When Andrew Joseph Stack, a software consultant with a history of tax troubles and marital problems, crashed his Piper Cherokee into the Austin, Texas, office of the Internal Revenue Service in February, the crime was widely seen as a referendum on the national psyche. Stack, who killed himself and one other person while injuring 13, was said to represent a strain of legitimate grievances in America.

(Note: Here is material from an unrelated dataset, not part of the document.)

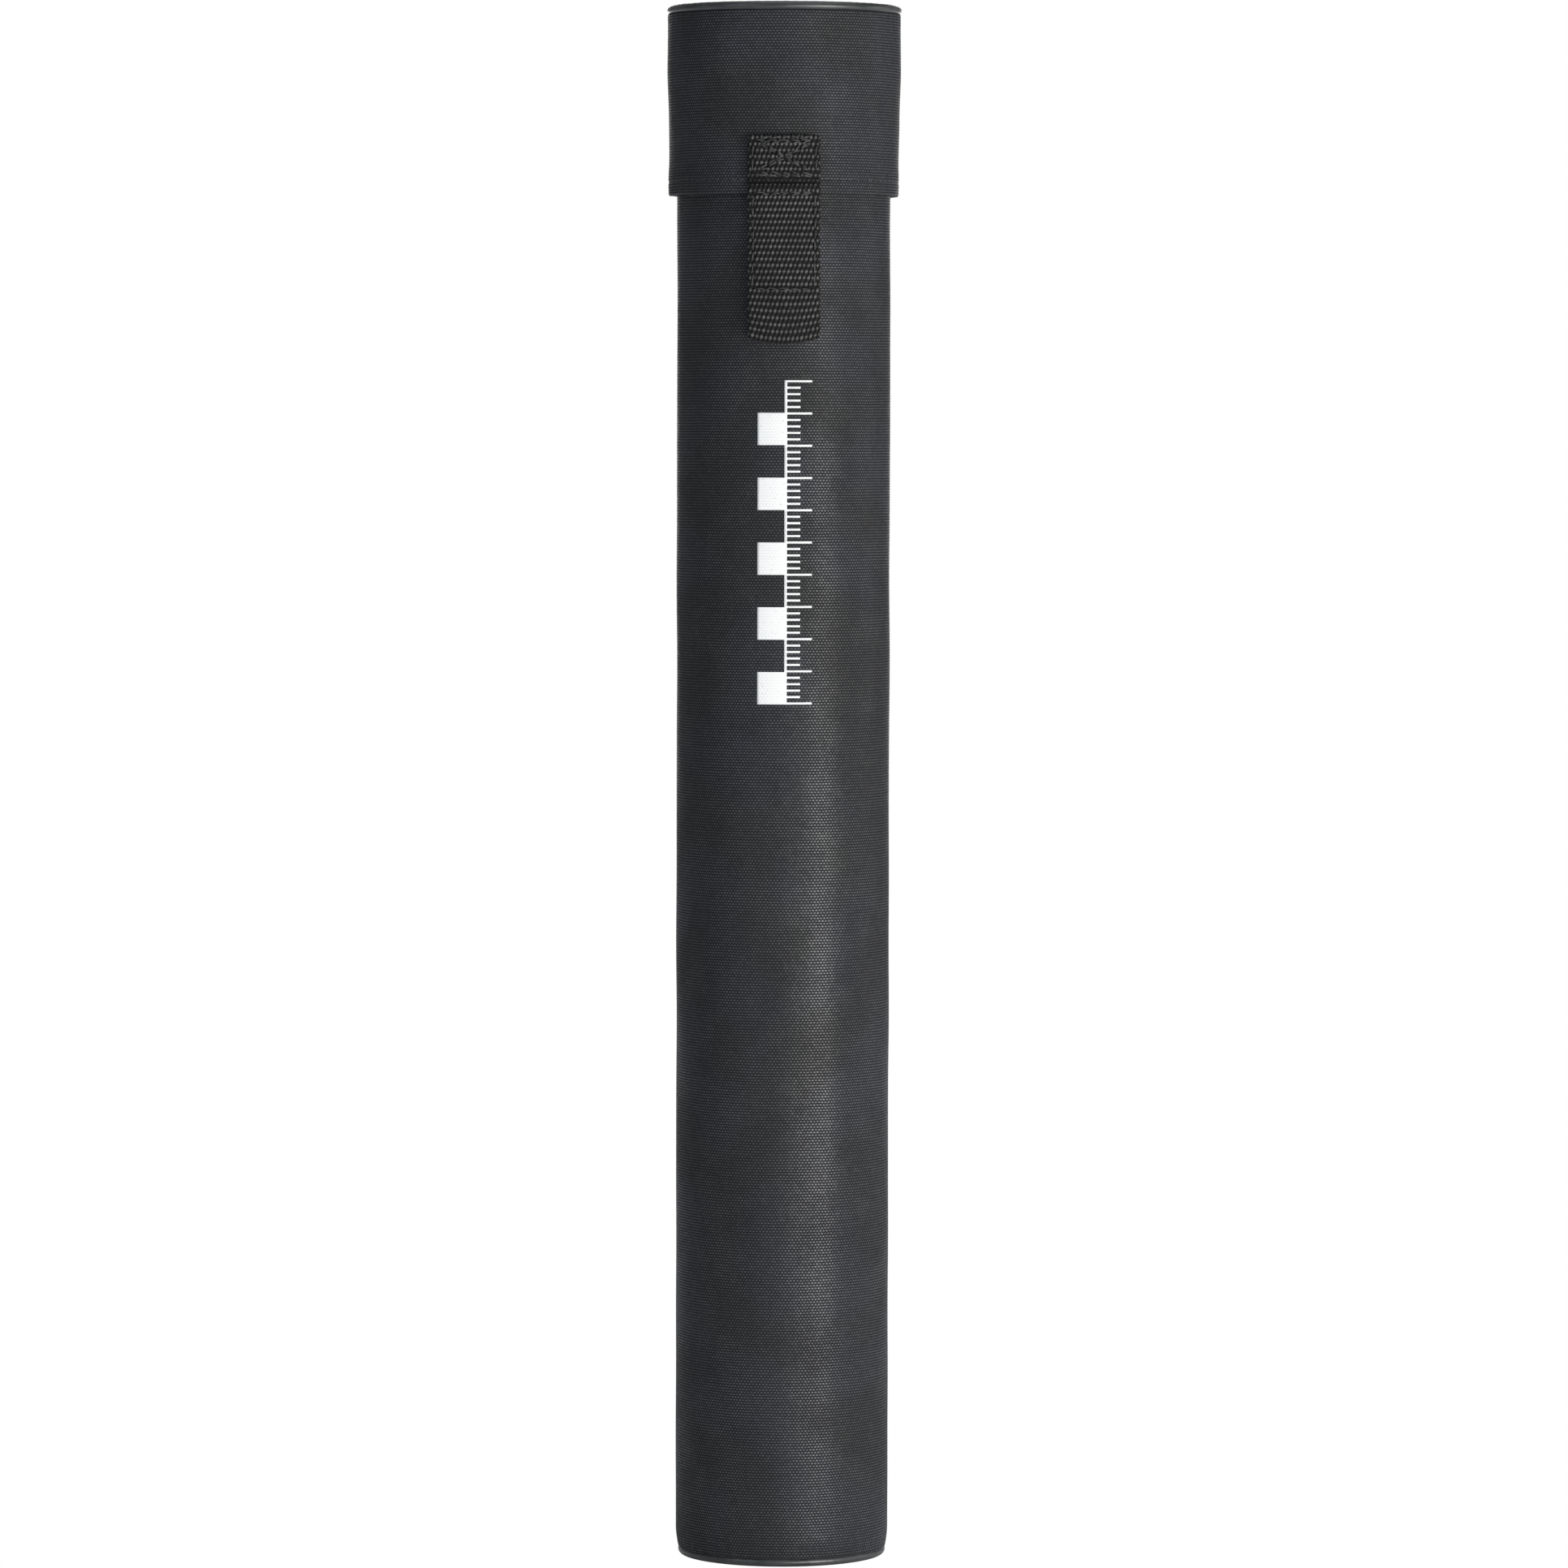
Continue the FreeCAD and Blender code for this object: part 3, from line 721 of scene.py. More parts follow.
def sewn_slope(x0, z0, x1, z1):
    length = math.hypot(x1 - x0, z1 - z0)

    def groove(u, z):
        away = np.abs((u - x0) * (z1 - z0) - (z - z0) * (x1 - x0)) / length
        return (1 - ease(away, 0.3, 0.85)) * (z > min(z0, z1)) * (z < max(z0, z1))
    return groove

# %% [markdown]
# The strap is two meshes. The upper one is sewn to the cap and hangs from it, and the real
# strap bends in the gap between its sewn box and the hook tape. The lower one carries on
# from it, and the real strap bends again where the pull tab begins. The cut between them
# is on the stiff stretch between those bends, and it doesn't show.

# %% The strap's path
def over_hem(z, foot_r, top_r):
    """The radius of a layer of the strap, which steps out to pass over the hem."""
    return np.interp(z, [458, 467], [foot_r, top_r])


_, anchor_foot, anchor_top = measure("strap_anchor")
_, panel_foot, panel_top = measure("strap_panel")
tab_foot = measure("pull_tab")[1]
layer, clear = 0.7, 0.08
hook_r, hem_r, hook_thick = 38.35, 39.55, 1.3
low_r, high_r = hook_r + hook_thick + layer, hem_r + hook_thick + layer
tab_back_r = hook_r + layer + 0.02
under = [(float(skirt(z)) + clear + layer, z)
         for z in np.linspace(475.9, anchor_top - 1.5, 8)]
over = [(float(skirt(z)) + clear + 3 * layer, z)
        for z in np.linspace(anchor_top - 1.6, anchor_foot + 1.2, 8)]
top_fold = fold(under[-1][0] + layer, anchor_top - 1.45, layer, True)[1:-1]
tab_fold = fold((low_r + tab_back_r) / 2, tab_foot + 2.75, (low_r - tab_back_r) / 2,
                False)[::-1][1:-1]
panel = [(40.2, 472.9), (40.2, 471.5), (high_r, panel_top - 0.2), (high_r, 467.2),
         (low_r + 0.55, 462.4), (low_r, 458.0), (low_r, 440), (low_r, tab_foot + 3)]
back = [(tab_back_r, z) for z in (tab_foot + 4, tab_foot + 9, 433.0)]
s, path = even_path(under + top_fold + over + panel + tab_fold + back)
gap = np.abs(np.mod(s / ROW, 2) - 1.5)
cut = int(np.argmin(gap + 9 * (np.abs(path[:, 1] - 461) > 2.4) + 9 * (s < s[-1] / 3)))
print("strap path", round(s[-1], 1), "mm, cut at height", round(path[cut, 1], 1))

# %% The two strap meshes
SLOPE_HALF = 8.3
box_half, box_low, box_high = 10.7, anchor_foot + 0.9, anchor_top - 1.9
patch_half, patch_low, patch_high = 10.5, panel_foot + 1.6, panel_top - 1.9
patch_sides = [sewn_column(patch_half, patch_low, patch_high),
               sewn_column(-patch_half, patch_low, patch_high)]


def tab_bow(u, z):
    return -2.0 * (1 - (u / WEB_HALF) ** 2) * (1 - ease(z, 414, 440))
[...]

In his syndicated column, Richard Parker credited Stack with summing up the American “continuum of disappointment, anxiety, fear and yes, anger” related to economic pressure and income inequality. “On the day of Stack’s violence,” Parker wrote, “everyone I interview who has read his suicide note has the same reaction: No, he should not have tried to kill anyone to make his point and so he deserved to die. And yes, the guy did have a point.” Writing on AlterNet, Rich Benjamin called Stack “an acute symptom of this nation’s neglected wounds,” concluding, “We dismiss his screed, suicide and crime as ‘lunatic’ at our own risk.”
“The United States is not the Soviet Union,” writes Yale School of Management fellow Bruce Judson in his 2009 book It Could Happen Here: America on the Brink. “Our economy is not as terrible. Our government is not as despised. But nobody thought the U.S.S.R. could collapse. Could everyone be wrong again?”